One of the most elusive skills for clinicians is learning to read EKGs. Even those who learn to recognize textbook examples at the drop of a hat may suddenly find themselves stumped in a real-life situation. You see, as with many things in the medical world, not all EKG patterns follow textbook examples. However, this brings us to question who should be able to decode EKGs? Should doctors alone be responsible for this important skill, or should you and your coworkers also be able to recognize the patterns and measurements?

EKG Rhythm Basics

A normal EKG rhythm cycle should have several distinct waves, which are the P wave, the QRS complex and the T wave. The P waves indicates electrical activity in the atria. The QRS complex shows ventricular electrical output, and the T wave is the resting phase. A close look at a normal heart rhythm would show these waves occurring in proper length, form and rate.
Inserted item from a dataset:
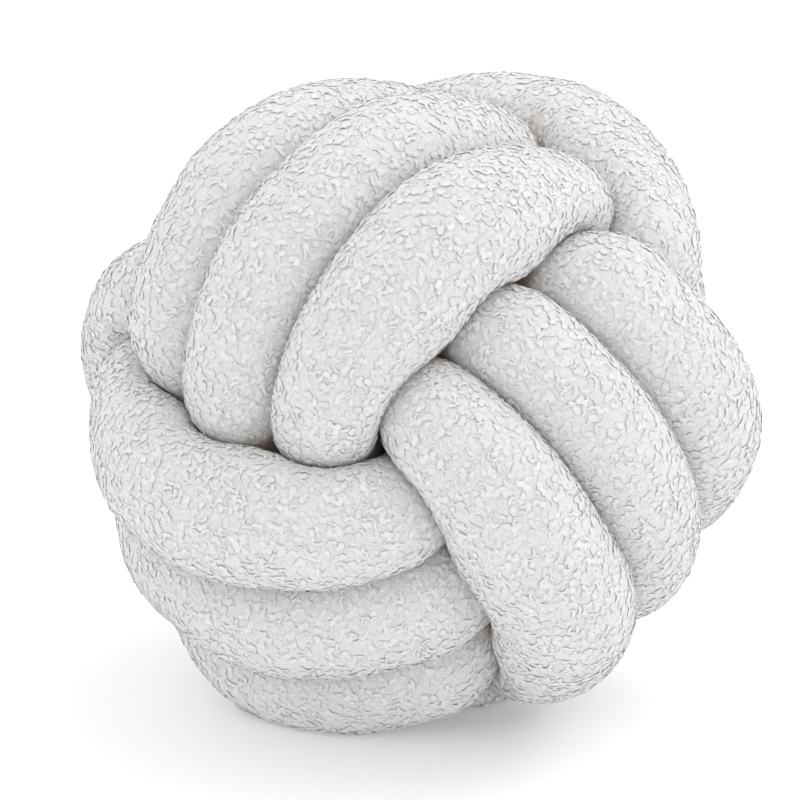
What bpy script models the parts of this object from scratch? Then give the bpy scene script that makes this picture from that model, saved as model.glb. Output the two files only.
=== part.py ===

Emergency situations occur when the atria or ventricles fail to fire correctly. Your patient will often be found pulseless. During an emergency, you’ll need to be able to read the EKG strip quickly but accurately to make a snap decision on what should be done for your patient.

Most Common Emergency Rhythms

Now you may be wondering why you need to know all of this detailed information. Surely, a code is about saving a life, not identifying tiny strips of pink paper! However, as a first responder, you’ll need to be able to recognize a few EKG rhythms quickly. In fact, you should be able to identify them in only a second or two.

The first and most obvious emergency rhythm is asystole. This one is easy to recognize because it’s a flat line. There will be no electrical activity on the EKG.

The second important rhythm is ventricular fibrillation. This wave pattern will show only the QRS complex, but there will be no rhythm or symmetry to the waves. Ventricular tachycardia is similar to V-fib in that it only shows the QRS complex. The rhythm appears regular but fast, and the waves are not as chaotic as they are in V-fib.

Finally, pulseless electrical activity can appear as nearly any recognized waveform on the EKG. However, your patient will be unconscious and have no pulse.

For Doctors’ Eyes Only?

If you are like some first responders, nurses and EMTs, you may think that these intricate waveforms should be left to the doctors to decode. After all, they’re generally in charge of the code. However, as an ACLS-certified health care provider, you also have a responsibility to participate fully in a code and even to help run it, especially when no doctors are present.

The playing field becomes a bit more level in these situations. While doctors should certainly be able to recognize EKG rhythms, you must know them intricately as well if you hope to save lives by following ACLS algorithms.

Learning to Decode Heart Rhythms

You may find it easy to learn these EKG rhythms. On the other hand, you may stumble over them because no two seem to look alike and very few follow textbook examples. Your ACLS certification class is a great place for you to begin learning real rhythms.

Your textbook here will provide you with great examples, and the scenarios you’re in during class will help you recognize these basic rhythms quickly. Plus, by learning other EKG rhythms that often lead to lethal consequences, such as third-degree heart block, you’ll be able to monitor and treat your patients before they end up in these emergency situations.

While you may not be able to provide everyday medical treatments based on your EKG reading as doctors can, it is certainly still an important skill to have in your back pocket. This knowledge can help you recognize how your patient is truly doing, if his or her status is becoming more critical and what treatments your patient needs when coding. Your ACLS training in EKG interpretation is paramount to a proper response during cardiac arrest or symptomatic episodes. This is one skill that you do not have to leave up to the doctors.